Nel caso dei sistemi di scambio e credito senza impiego di monete effettive, tipo Sardex e Quinc, la vera base del valore dei titoli di credito messi in atto sta invece nelle attività e nei beni scambiati, il cui valore viene determinato o espresso in un titolo monetario fittizio avente funzioni prettamente contabili e che per questo deve sempre rinviare all’Euro per stabilire il valore dei beni scambiati e dei titoli di credito registrati.
C’è in sostanza il rinvio ad una qualche base di valore “esterna” al titolo di credito (che non viene considerato in genere come titolo monetario dotato di un valore in sé) individuabile appunto nei servizi prestati e nei beni scambiati, ma manca l’individuazione di una unità di misura appropriata, in grado di risultare indipendente e autonoma dalla moneta ufficiale. Anche per tali ragioni questa tipologia di “credito monetario” rimane dipendente non solo dalle monete ufficiali ma anche da una parte delle fluttuazioni che ne contrassegnano l’esistenza in periodi di gravi squilibri, non solo in condizioni di crisi sistemiche ma anche di fronte a bolle e gonfiamenti speculativi.

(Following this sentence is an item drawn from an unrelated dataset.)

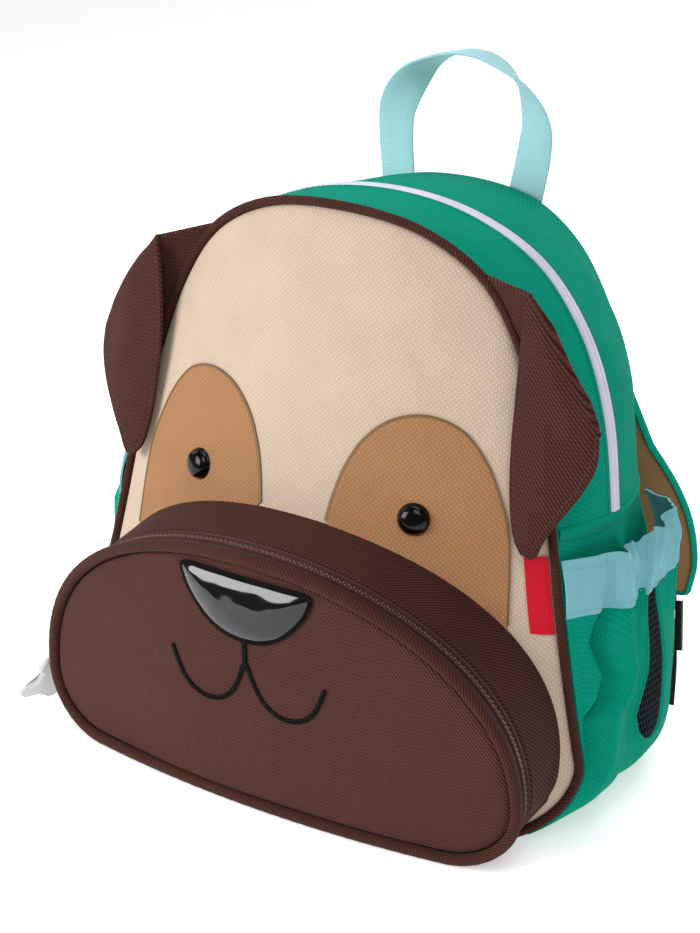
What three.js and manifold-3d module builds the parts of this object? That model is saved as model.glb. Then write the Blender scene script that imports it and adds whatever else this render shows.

La persistenza sul piano sistemico di squilibri e tendenze dissipative, come ampie tendenze inflazionistiche o fluttuazioni nei cambi valutari, può del resto non interessare molto questi modelli di monete alternative in quanto le strumentazioni monetarie vengono considerate come puri mezzi di scambio, generalmente locale, prevedendo una scadenza del valore dei crediti, con l’obbligo di redimerli in moneta ufficiale, alla fine di ogni ciclo economico prestabilito (generalmente un anno). Questo impedisce di fatto un possibile uso di questi modelli nello sviluppo di forme di finanziamento alternativo, specie di lungo termine e in contesti turbolenti, e specialmente nel caso delle economie pubbliche, evidenziando la necessità di individuare criteri e unità di misura del valore economico più adeguati, come quelli che potrebbero essere sviluppati appunto sulla base del riferimento al tempo di lavoro per tutte le ragioni già indicate.